> **STORED DATA**
______________________________
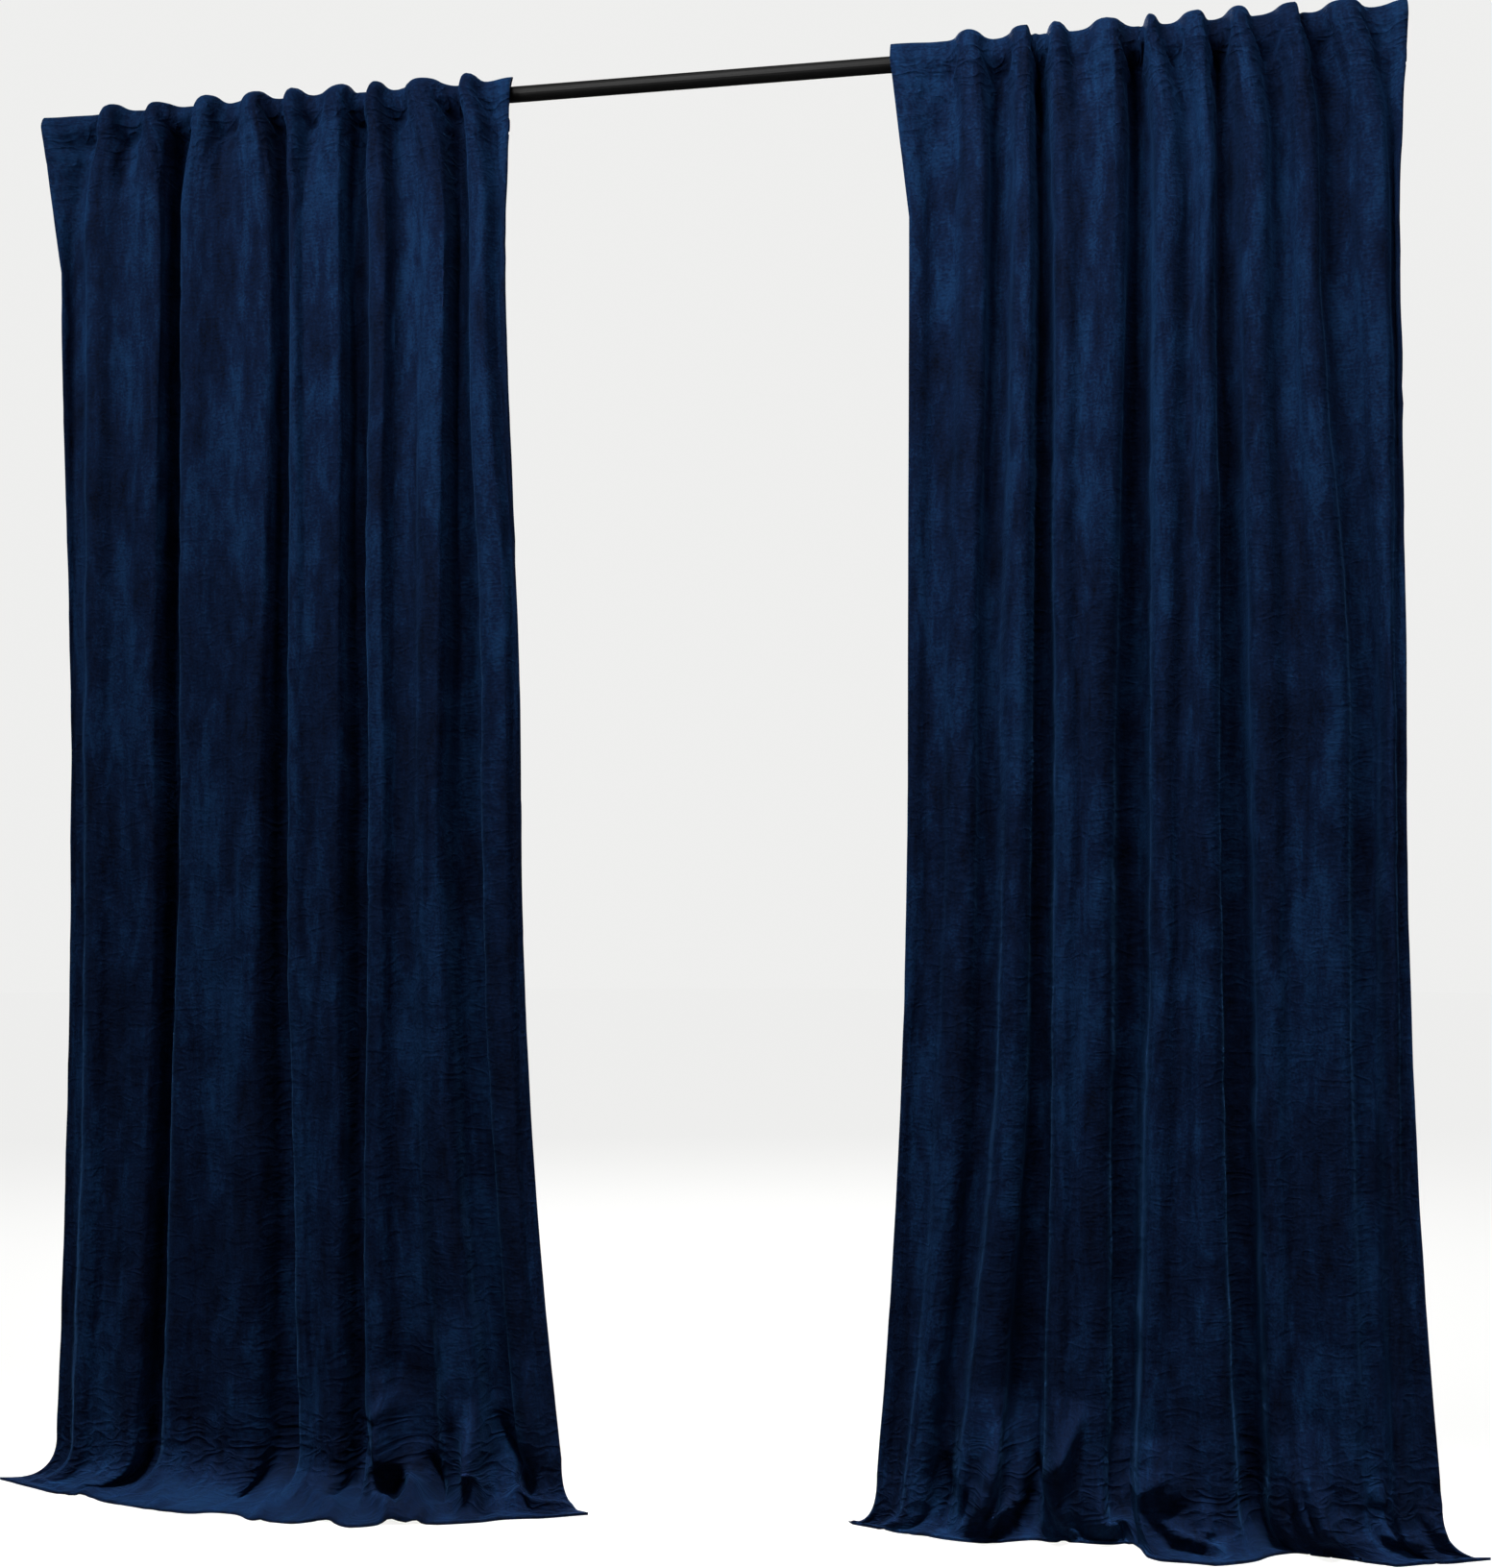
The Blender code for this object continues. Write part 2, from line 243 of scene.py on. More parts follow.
def knotsAt(panel, level):
    # rows of x, y at one level, from the left edge: crest, valley, crest ... right edge
    points = []
    for crest, valley, dip, proud in panel["folds"]:
        points.append((crest[level], -proud))
        points.append((valley[level], dip[level] - proud))
    points.append((panel["rim"][level], -panel["rimProud"]))
    return np.array(points, float)


def easeIn(share):
    return share * share * (3 - 2 * share)


def knotsDown(panel, depth):
    # crests and valleys at any depth: the gathers open out, then the folds lean towards their feet
    head, yoke, waist, foot = (knotsAt(panel, level) for level in range(4))
    yokeDepth, waistDepth, footDepth = hang["levels"][1:]
    above = 1 - min(1, max(0, depth) / yokeDepth)
    opened = 1 - above ** np.array([hang["openAcross"], hang["openOutwards"]])
    swing = easeIn(min(1, max(0, (depth - yokeDepth) / (waistDepth - yokeDepth))))
    drift = max(0, (depth - waistDepth) / (footDepth - waistDepth)) ** 2
    knots = head + (yoke - head) * opened + (waist - yoke) * swing + (foot - waist) * drift
    knots[[0, -1], 0] += (yoke - head)[[0, -1], 0] * (1 - above - opened[0])  # the side edges run straight
    for k in range(1, len(knots) - 1):  # no fold hangs quite straight
        sway = noise.noise(Vector((panel["seed"] + 3.7 * k, depth / hang["swayLength"], 0.4)))
        knots[k, 0] += hang["sway"] * sway * (1 - above)
    return knots


# The hollow under the rod between two gathers, in millimetres.
hollow = {
    "start": 4,             # depth where the cloth starts to fall in
    "forms": 30,            # and the height over which it does
    "besideGather": 28,     # how far down it reaches beside a gather
    "inValley": 120,        # and how much further in the valley, where it ends in a point
}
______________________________
> **WRITTEN INSTRUCTION**
Copy down the whole of the data above, matching it exactly.

> **EXPECTED ANSWER**
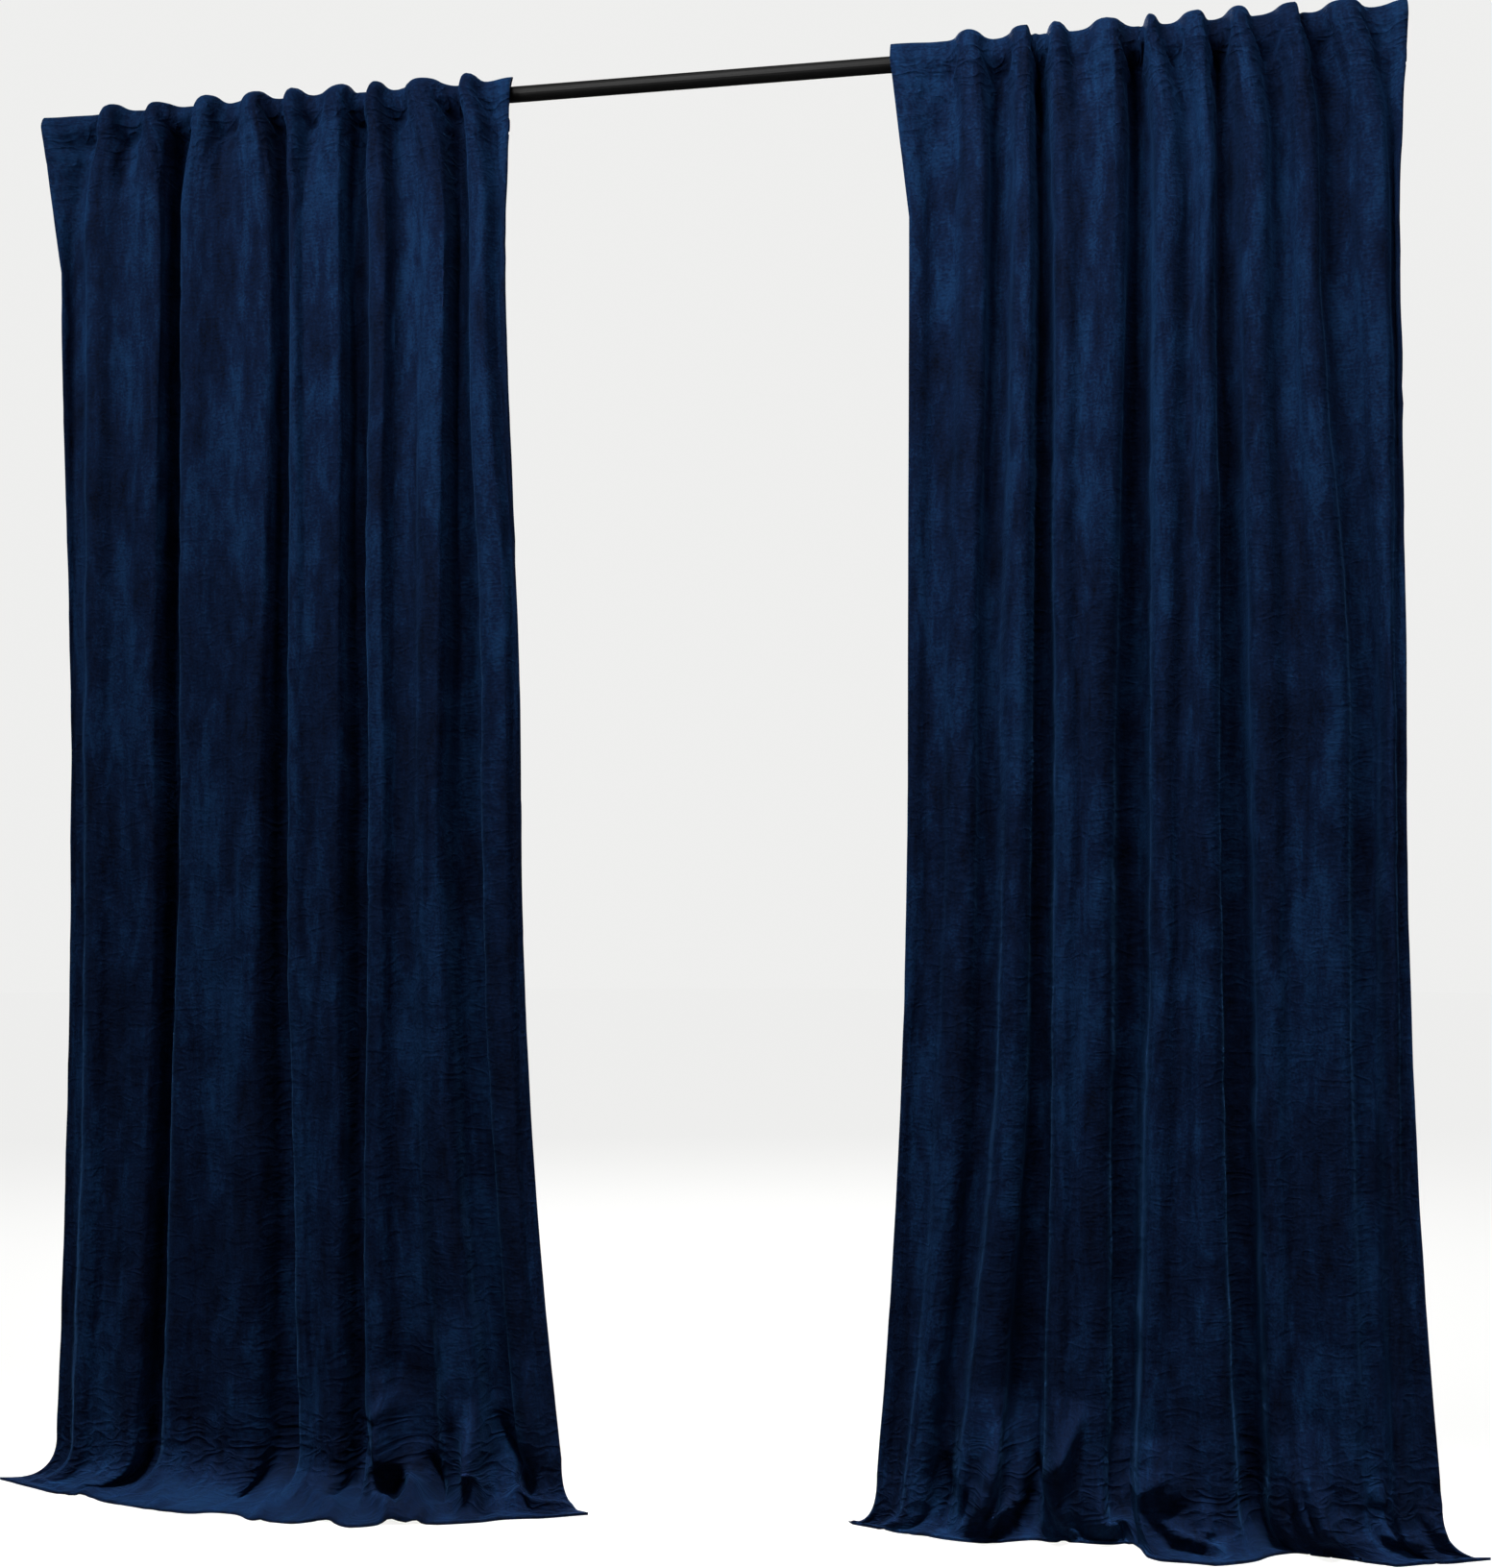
The Blender code for this object continues. Write part 2, from line 243 of scene.py on. More parts follow.
def knotsAt(panel, level):
    # rows of x, y at one level, from the left edge: crest, valley, crest ... right edge
    points = []
    for crest, valley, dip, proud in panel["folds"]:
        points.append((crest[level], -proud))
        points.append((valley[level], dip[level] - proud))
    points.append((panel["rim"][level], -panel["rimProud"]))
    return np.array(points, float)


def easeIn(share):
    return share * share * (3 - 2 * share)


def knotsDown(panel, depth):
    # crests and valleys at any depth: the gathers open out, then the folds lean towards their feet
    head, yoke, waist, foot = (knotsAt(panel, level) for level in range(4))
    yokeDepth, waistDepth, footDepth = hang["levels"][1:]
    above = 1 - min(1, max(0, depth) / yokeDepth)
    opened = 1 - above ** np.array([hang["openAcross"], hang["openOutwards"]])
    swing = easeIn(min(1, max(0, (depth - yokeDepth) / (waistDepth - yokeDepth))))
    drift = max(0, (depth - waistDepth) / (footDepth - waistDepth)) ** 2
    knots = head + (yoke - head) * opened + (waist - yoke) * swing + (foot - waist) * drift
    knots[[0, -1], 0] += (yoke - head)[[0, -1], 0] * (1 - above - opened[0])  # the side edges run straight
    for k in range(1, len(knots) - 1):  # no fold hangs quite straight
        sway = noise.noise(Vector((panel["seed"] + 3.7 * k, depth / hang["swayLength"], 0.4)))
        knots[k, 0] += hang["sway"] * sway * (1 - above)
    return knots


# The hollow under the rod between two gathers, in millimetres.
hollow = {
    "start": 4,             # depth where the cloth starts to fall in
    "forms": 30,            # and the height over which it does
    "besideGather": 28,     # how far down it reaches beside a gather
    "inValley": 120,        # and how much further in the valley, where it ends in a point
}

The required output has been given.